Problem to work on => Copy out the lines that include the word "object".

Extracted information =>
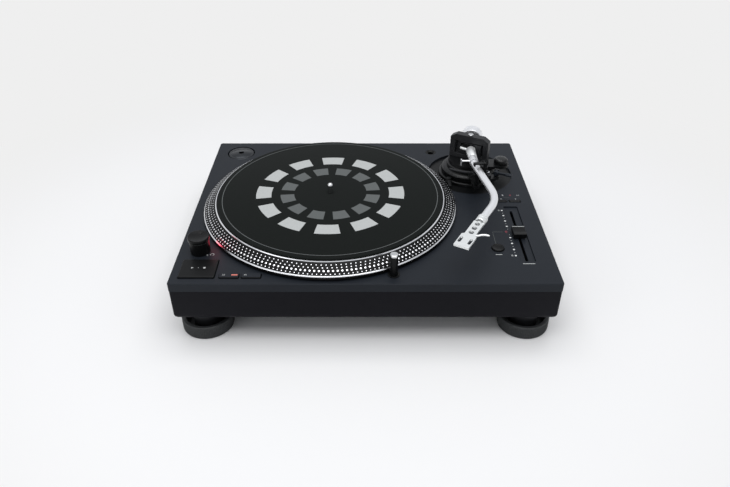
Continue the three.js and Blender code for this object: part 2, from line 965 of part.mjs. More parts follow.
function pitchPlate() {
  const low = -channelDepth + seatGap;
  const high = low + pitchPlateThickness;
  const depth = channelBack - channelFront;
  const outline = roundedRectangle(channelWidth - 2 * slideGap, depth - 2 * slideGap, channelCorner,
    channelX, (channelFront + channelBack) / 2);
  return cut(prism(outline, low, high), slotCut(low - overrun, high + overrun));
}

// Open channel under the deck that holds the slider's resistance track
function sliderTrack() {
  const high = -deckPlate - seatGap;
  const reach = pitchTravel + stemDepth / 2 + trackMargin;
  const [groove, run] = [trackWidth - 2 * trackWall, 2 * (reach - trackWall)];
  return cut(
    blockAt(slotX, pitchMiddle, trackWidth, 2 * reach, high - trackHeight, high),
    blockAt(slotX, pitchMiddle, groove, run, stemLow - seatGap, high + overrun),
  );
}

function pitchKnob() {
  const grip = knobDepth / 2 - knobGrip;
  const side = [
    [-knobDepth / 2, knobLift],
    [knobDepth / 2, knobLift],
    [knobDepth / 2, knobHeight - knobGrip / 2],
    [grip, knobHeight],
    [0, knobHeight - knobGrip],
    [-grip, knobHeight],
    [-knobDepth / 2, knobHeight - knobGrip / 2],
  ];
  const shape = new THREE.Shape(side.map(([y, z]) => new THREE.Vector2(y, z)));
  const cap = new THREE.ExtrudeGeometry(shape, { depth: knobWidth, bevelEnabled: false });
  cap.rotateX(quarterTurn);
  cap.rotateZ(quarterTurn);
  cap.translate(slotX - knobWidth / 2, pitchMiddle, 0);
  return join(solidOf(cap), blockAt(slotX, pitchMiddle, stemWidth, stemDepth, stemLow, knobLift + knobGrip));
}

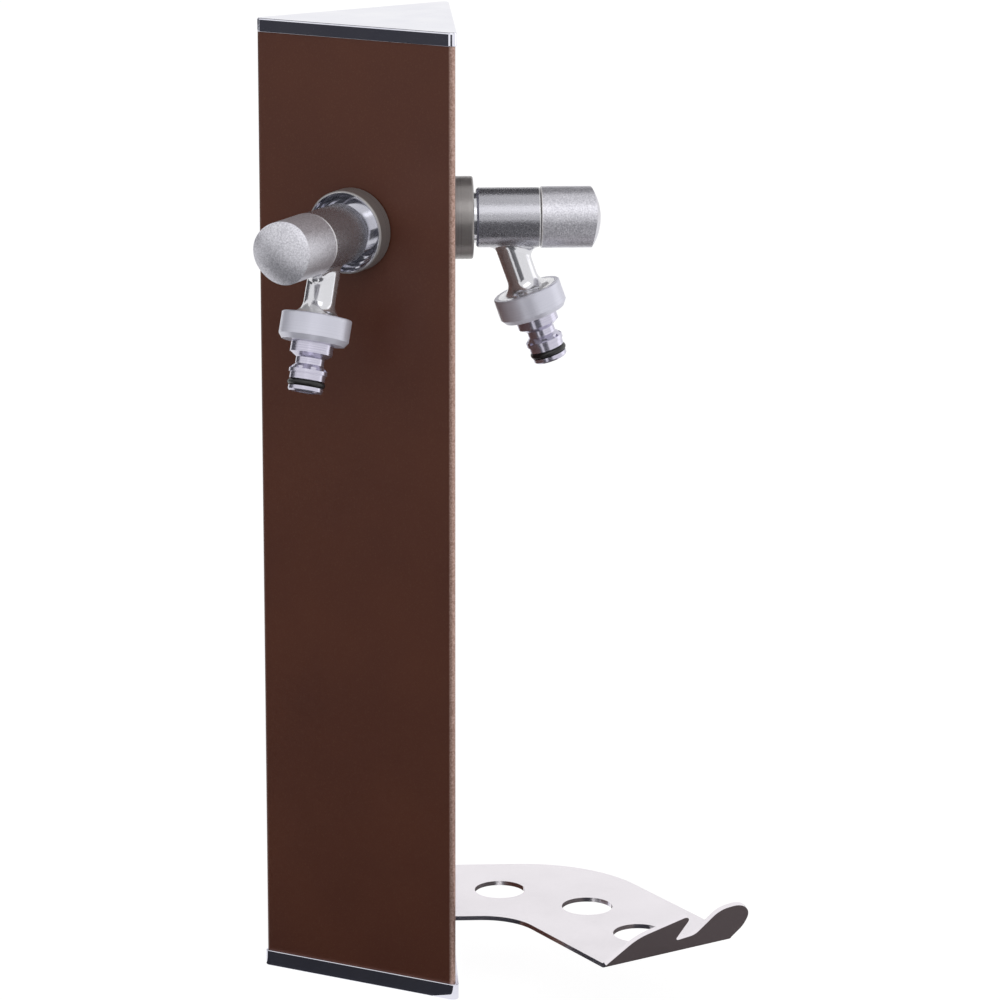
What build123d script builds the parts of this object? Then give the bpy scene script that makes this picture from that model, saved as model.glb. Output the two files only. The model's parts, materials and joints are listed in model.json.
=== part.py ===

Solution to this problem =>
Continue the three.js and Blender code for this object: part 2, from line 965 of part.mjs. More parts follow.
What build123d script builds the parts of this object? Then give the bpy scene script that makes this picture from that model, saved as model.glb. Output the two files only. The model's parts, materials and joints are listed in model.json.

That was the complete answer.